→ WHAT IS ASKED: Copy out lines with the word "finishes" from the material that follows.

→ DATASET EXCERPT:

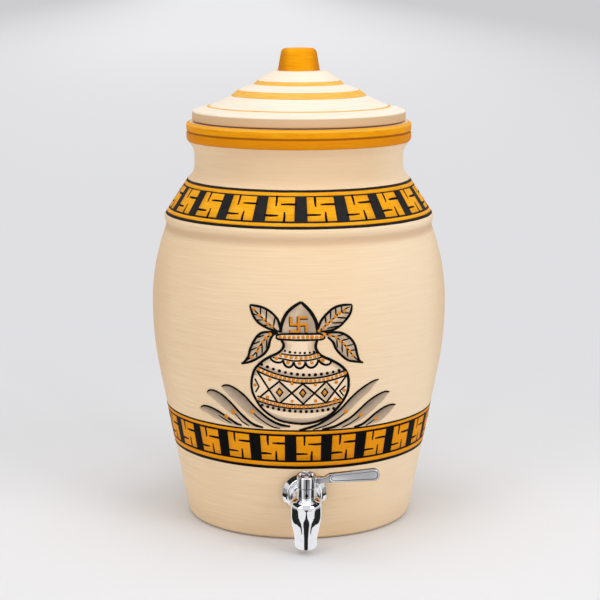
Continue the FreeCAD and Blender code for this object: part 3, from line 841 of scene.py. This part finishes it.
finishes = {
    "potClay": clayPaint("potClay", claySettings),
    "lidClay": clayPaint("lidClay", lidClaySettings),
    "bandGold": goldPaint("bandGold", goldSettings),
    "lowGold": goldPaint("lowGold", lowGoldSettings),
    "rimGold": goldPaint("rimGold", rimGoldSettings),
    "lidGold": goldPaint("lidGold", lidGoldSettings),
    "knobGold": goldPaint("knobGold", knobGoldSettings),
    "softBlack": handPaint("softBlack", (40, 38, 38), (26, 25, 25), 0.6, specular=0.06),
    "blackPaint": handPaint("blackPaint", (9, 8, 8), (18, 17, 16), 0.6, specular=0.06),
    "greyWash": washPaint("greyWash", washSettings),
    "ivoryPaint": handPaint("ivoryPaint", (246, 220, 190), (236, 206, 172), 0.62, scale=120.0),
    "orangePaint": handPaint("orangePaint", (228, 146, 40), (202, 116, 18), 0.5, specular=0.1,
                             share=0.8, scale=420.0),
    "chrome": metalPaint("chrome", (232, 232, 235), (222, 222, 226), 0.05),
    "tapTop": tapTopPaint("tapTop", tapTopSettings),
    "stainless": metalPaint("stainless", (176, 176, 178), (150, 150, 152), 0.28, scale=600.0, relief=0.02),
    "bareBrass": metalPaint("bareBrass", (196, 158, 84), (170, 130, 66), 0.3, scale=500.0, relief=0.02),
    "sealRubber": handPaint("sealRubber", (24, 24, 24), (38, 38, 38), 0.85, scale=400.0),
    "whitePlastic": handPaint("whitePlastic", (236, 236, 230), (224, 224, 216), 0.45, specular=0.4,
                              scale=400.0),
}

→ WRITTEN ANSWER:
Continue the FreeCAD and Blender code for this object: part 3, from line 841 of scene.py. This part finishes it.
finishes = {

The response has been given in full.